(3D code data)
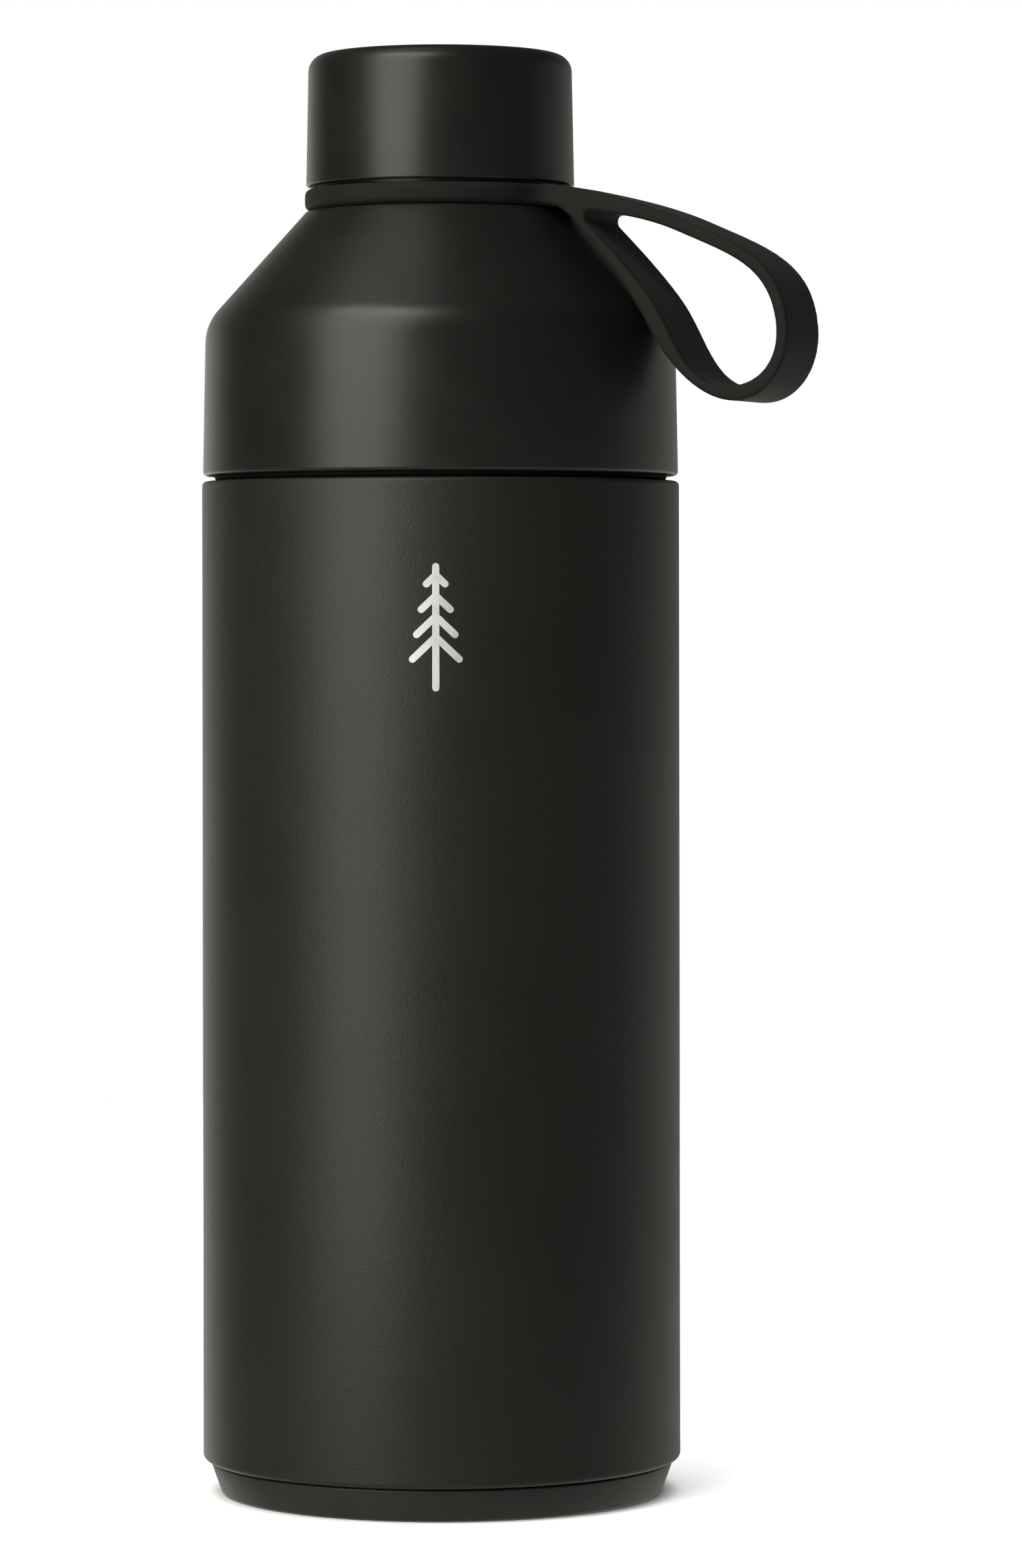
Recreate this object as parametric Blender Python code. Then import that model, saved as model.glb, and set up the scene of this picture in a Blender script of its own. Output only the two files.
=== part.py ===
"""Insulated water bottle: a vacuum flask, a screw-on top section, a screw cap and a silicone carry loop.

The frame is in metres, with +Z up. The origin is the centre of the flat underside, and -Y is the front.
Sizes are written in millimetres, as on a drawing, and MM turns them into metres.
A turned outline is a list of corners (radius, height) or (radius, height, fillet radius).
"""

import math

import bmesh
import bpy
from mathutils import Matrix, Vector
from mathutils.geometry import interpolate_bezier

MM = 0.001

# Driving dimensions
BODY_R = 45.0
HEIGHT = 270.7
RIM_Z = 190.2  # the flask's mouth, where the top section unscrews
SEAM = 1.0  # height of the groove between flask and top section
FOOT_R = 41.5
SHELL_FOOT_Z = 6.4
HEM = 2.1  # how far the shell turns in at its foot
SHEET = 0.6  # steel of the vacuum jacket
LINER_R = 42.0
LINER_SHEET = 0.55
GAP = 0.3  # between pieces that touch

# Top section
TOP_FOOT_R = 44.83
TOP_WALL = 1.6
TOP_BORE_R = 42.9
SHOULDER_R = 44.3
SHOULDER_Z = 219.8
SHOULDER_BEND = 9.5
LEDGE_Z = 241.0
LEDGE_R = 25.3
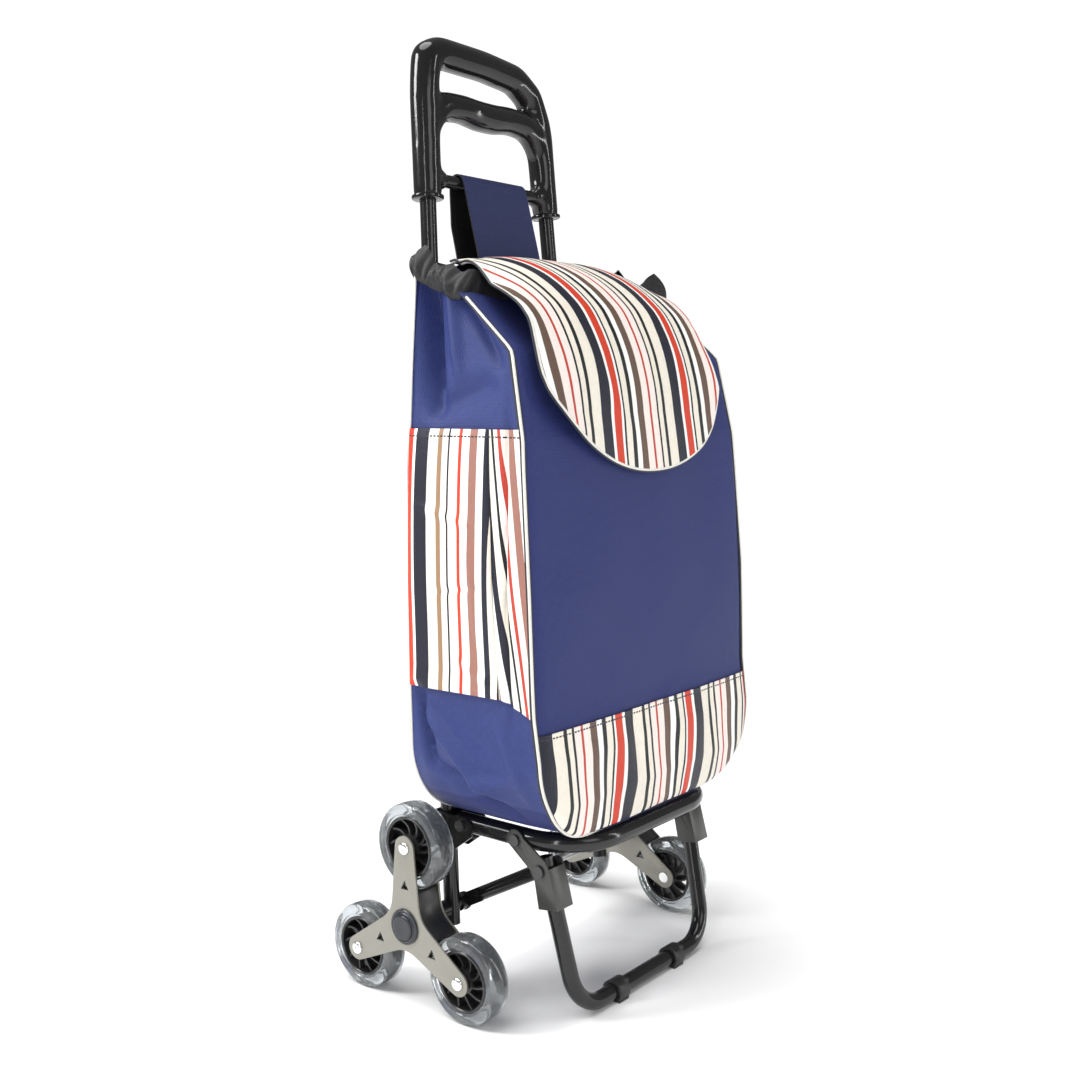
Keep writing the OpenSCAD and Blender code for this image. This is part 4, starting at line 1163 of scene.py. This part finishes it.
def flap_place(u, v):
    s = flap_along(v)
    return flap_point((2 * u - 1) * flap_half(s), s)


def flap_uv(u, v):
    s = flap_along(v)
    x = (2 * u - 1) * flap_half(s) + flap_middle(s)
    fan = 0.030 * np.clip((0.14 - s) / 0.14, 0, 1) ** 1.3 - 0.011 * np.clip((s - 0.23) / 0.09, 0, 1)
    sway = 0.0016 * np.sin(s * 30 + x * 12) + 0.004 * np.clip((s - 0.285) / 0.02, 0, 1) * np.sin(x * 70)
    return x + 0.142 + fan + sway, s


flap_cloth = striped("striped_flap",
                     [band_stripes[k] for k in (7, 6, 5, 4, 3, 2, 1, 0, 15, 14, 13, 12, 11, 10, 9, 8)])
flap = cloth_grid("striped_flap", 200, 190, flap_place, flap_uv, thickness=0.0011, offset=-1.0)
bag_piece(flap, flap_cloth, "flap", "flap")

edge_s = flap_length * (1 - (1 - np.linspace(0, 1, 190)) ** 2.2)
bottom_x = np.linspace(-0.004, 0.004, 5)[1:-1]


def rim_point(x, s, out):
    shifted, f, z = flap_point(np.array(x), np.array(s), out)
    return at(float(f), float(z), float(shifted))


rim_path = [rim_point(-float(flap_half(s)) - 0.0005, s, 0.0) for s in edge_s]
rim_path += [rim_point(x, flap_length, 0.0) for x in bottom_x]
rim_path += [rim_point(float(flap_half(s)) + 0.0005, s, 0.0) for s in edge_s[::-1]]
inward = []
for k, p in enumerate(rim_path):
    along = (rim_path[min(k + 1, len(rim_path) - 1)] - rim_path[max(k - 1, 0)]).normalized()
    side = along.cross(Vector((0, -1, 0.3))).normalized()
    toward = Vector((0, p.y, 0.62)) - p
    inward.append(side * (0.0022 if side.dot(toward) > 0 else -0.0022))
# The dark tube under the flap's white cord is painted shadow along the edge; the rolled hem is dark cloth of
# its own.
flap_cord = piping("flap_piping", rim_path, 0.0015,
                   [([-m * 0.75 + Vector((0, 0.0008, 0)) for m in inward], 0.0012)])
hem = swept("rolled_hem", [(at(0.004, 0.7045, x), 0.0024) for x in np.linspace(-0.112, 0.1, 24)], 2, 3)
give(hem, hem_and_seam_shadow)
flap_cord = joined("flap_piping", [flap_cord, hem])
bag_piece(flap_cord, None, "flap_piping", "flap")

→ JOB:
Check the records above line by line and tally those holding the string "scene". Answer with the number only.

→ RESULT FOR THIS EXERCISE:
2